Cushing looks to maximize the impact of her work in several ways. She has investigated the racial justice implications of specific environmental policies and has put forth analytical frameworks to assess the cumulative impacts of environmental and social stressors on health in order to sharpen regulatory decision-making around environmental justice. Cushing partners with community-based organizations to help ensure that her research addresses the most salient questions and that the results are poised to make a difference.

“Los Angeles has so many grassroots organizations doing amazing work at the intersection of environmental and racial justice,” Cushing said. “I hope to use this chair to help deepen existing research partnerships and develop new ones that can help to address the sustainability and equity challenges faced by communities in L.A. and beyond.”

Traditionally in academia, endowed chairs are awarded to senior investigators who have established a long track record.
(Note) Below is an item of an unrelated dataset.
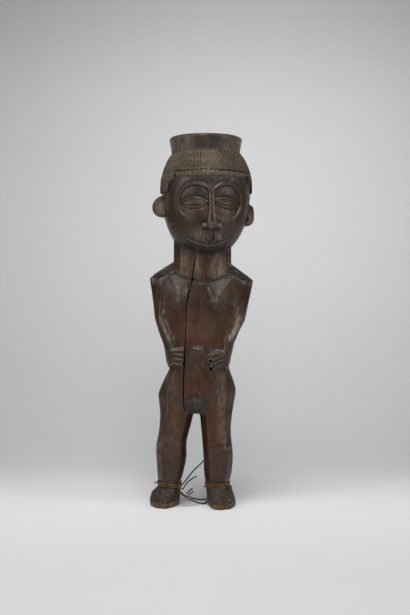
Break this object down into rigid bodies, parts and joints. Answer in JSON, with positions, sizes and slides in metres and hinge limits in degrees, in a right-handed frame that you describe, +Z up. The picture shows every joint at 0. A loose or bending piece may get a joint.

The Jonathan and Karin Fielding Presidential Chair in Health Equity, which carries a five-year term, is unusual in its mission of supporting talented early-career faculty members — providing them with the discretionary funding that can advance work poised to make a major impact on issues of health equity. The University of California provided matching funds for this endowed chair as part of The Presidential Match for Endowed Chairs initiative launched in 2014 by then-president Janet Napolitano to strengthen UC’s efforts to attract top-flight faculty. 

“Often, early-career faculty feel pressured to pursue projects that have the best chance for funding rather than taking risks on research that they are most passionate about, and with the potential to have the greatest effect,” said Dr. Ron Brookmeyer, dean and distinguished professor of biostatistics at the UCLA Fielding School of Public Health. “We are very fortunate to have the support of visionary public health champions in Jonathan and Karin, who understand the value of providing the wherewithal for rising stars such as Lara Cushing to explore questions fundamental to some of the greatest public health challenges of our time.”

“I feel like I’ve hit the jackpot in terms of dream jobs,” Cushing said. “And with that I feel I have a responsibility to make sure the resources associated with this endowed chair are put to work making a tangible difference to advance environmental justice and protect the health of communities on the ground.”

The UCLA Fielding School of Public Health, founded in 1961, is dedicated to enhancing the public's health by conducting innovative research, training future leaders and health professionals from diverse backgrounds, translating research into policy and practice, and serving our local communities and the communities of the nation and the world. The school has 631 students from 26 nations engaged in carrying out the vision of building healthy futures in greater Los Angeles, California, the nation and the world.